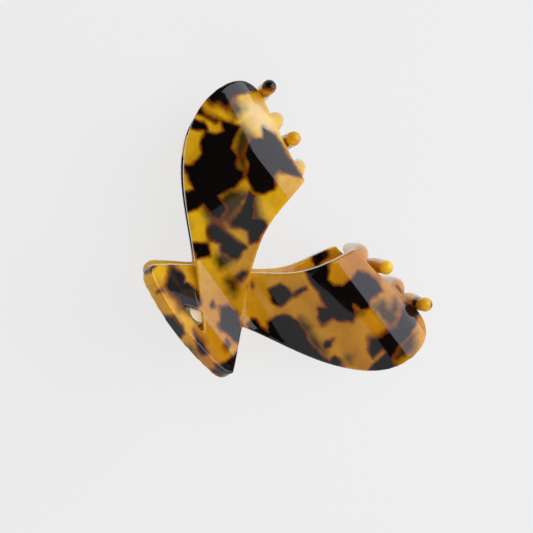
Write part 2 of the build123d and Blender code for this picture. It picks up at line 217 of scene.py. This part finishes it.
# ------------------------------------------------------------------ node helpers
class Nodes:
    """A material's node tree, with short calls for the nodes that this script uses."""

    def __init__(self, name):
        self.material = bpy.data.materials.new(name)
        self.material.use_nodes = True
        self.tree = self.material.node_tree
        self.shader = self.tree.nodes["Principled BSDF"]

    def add(self, kind, inputs=None, **settings):
        node = self.tree.nodes.new("ShaderNode" + kind)
        for key, value in settings.items():
            setattr(node, key, value)
        for key, value in (inputs or {}).items():
            self.put(node.inputs[key], value)
        return node

    def put(self, socket, value):
        if isinstance(value, bpy.types.NodeSocket):
            self.tree.links.new(value, socket)
        else:
            socket.default_value = value

    def math(self, operation, a, b=0.0, clamp=False):
        return self.add("Math", {0: a, 1: b}, operation=operation, use_clamp=clamp).outputs[0]

    def mix(self, factor, a, b):
        node = self.add("Mix", data_type="RGBA")
        self.put(node.inputs[0], factor)
        self.put(node.inputs[6], a)
        self.put(node.inputs[7], b)
        return node.outputs[2]

    def noise(self, scale, detail=2.0, rough=0.5, where=None):
        inputs = {"Scale": scale, "Detail": detail, "Roughness": rough}
        if where is not None:
            inputs["Vector"] = where
        return self.add("TexNoise", inputs).outputs[0]

    def span(self, value, low, high, to_low=0.0, to_high=1.0):
        return self.add(
            "MapRange", {0: value, 1: low, 2: high, 3: to_low, 4: to_high}, clamp=True
        ).outputs[0]


# Colours of the acetate. The amber has two, from its yellowest place to its brownest.
AMBER_PALE = ((0.84, 0.52, 0.014, 1), (0.62, 0.29, 0.006, 1))
AMBER_FULL = ((0.62, 0.30, 0.007, 1), (0.46, 0.17, 0.004, 1))
AMBER_STREAK = (0.45, 0.17, 0.004, 1)
DEEP_SHADOW = (0.022, 0.012, 0.004, 1)
PATCH_FRINGE = (0.22, 0.042, 0.003, 1)
PATCH_CORE = (0.0050, 0.0032, 0.003, 1)
# Pale cream for the cream cloud, and for painted highlight and glow on the front half's teeth.
CREAM_AND_TOOTH_SHEEN = (0.86, 0.78, 0.60, 1)
ACETATE_IOR = 1.49
EDGE_WOBBLE = 1.4  # mm, how ragged a patch's outline is
SHADOW_WOBBLE = 2.0
FRONT_SCATTER = 2.6 * MM
BACK_SCATTER = 8.0 * MM


def acetate_material(name, start, end, scatter):
    """Polished tortoiseshell acetate: amber with angular dark patches and red-brown fringes.

    The amber turns browner from start to end along X, and light goes in as far as scatter.
    """
    n = Nodes(name)
    place = n.add("TexCoord").outputs["Object"]
    patch = n.add("Attribute", attribute_name="patch").outputs["Fac"]
    deep = n.add("Attribute", attribute_name="deep").outputs["Fac"]
    clear = n.add("Attribute", attribute_name="clear").outputs["Fac"]
    wobble = n.math("SUBTRACT", n.noise(420, 3.0, 0.55, place), 0.5)
    edge = n.math("ADD", patch, n.math("MULTIPLY", wobble, EDGE_WOBBLE))
    cloud = n.noise(85, 3.0, 0.5, place)
    streak = n.noise(260, 4.0, 0.6, place)
    along = n.add("SeparateXYZ", {0: place}).outputs["X"]
    browner = n.span(along, start, end)
    pale = n.mix(browner, *AMBER_PALE)
    full = n.mix(browner, *AMBER_FULL)
    amber = n.mix(n.span(cloud, 0.35, 0.65), full, pale)
    amber = n.mix(n.math("MULTIPLY", n.span(streak, 0.5, 0.75), 0.5), amber, AMBER_STREAK)
    shadow = n.span(n.math("ADD", deep, n.math("MULTIPLY", wobble, SHADOW_WOBBLE)), 1.6, -0.9)
    amber = n.mix(n.math("MULTIPLY", shadow, 0.94), amber, DEEP_SHADOW)
    softness = n.span(n.noise(110, 1.0, 0.4, place), 0.50, 0.72, 0.28, 0.6)
    depth = n.math("DIVIDE", edge, softness)
    fringe = n.span(depth, 2.8, 0.4)
    toned = n.mix(n.math("MULTIPLY", fringe, 0.9), amber, PATCH_FRINGE)
    core = n.span(depth, 0.6, -1.2)
    colour = n.mix(core, toned, PATCH_CORE)
    # The clear attribute pales the colour: the cream cloud, and painted highlight and glow on the front
    # teeth.
    colour = n.mix(clear, colour, CREAM_AND_TOOTH_SHEEN)
    s = n.shader
    n.put(s.inputs["Base Color"], colour)
    n.put(s.inputs["Roughness"], n.span(n.noise(700, 2.0, 0.5, place), 0.3, 0.7, 0.03, 0.07))
    s.inputs["IOR"].default_value = ACETATE_IOR
    s.inputs["Subsurface Weight"].default_value = 0.6
    s.inputs["Subsurface Radius"].default_value = (1.0, 0.45, 0.06)
    s.inputs["Subsurface Scale"].default_value = scatter
    swell = n.noise(160, 1.0, 0.4, place)
    ripple = n.add("Bump", {"Strength": 0.05, "Distance": 0.4 * MM, "Height": swell})
    n.put(s.inputs["Normal"], ripple.outputs[0])
    return n.material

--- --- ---

▸ YOUR TASK: Lines of the material that contain the word "this" are to be gathered.

▸ CORRECT OUTPUT:
Write part 2 of the build123d and Blender code for this picture. It picks up at line 217 of scene.py. This part finishes it.
    """A material's node tree, with short calls for the nodes that this script uses."""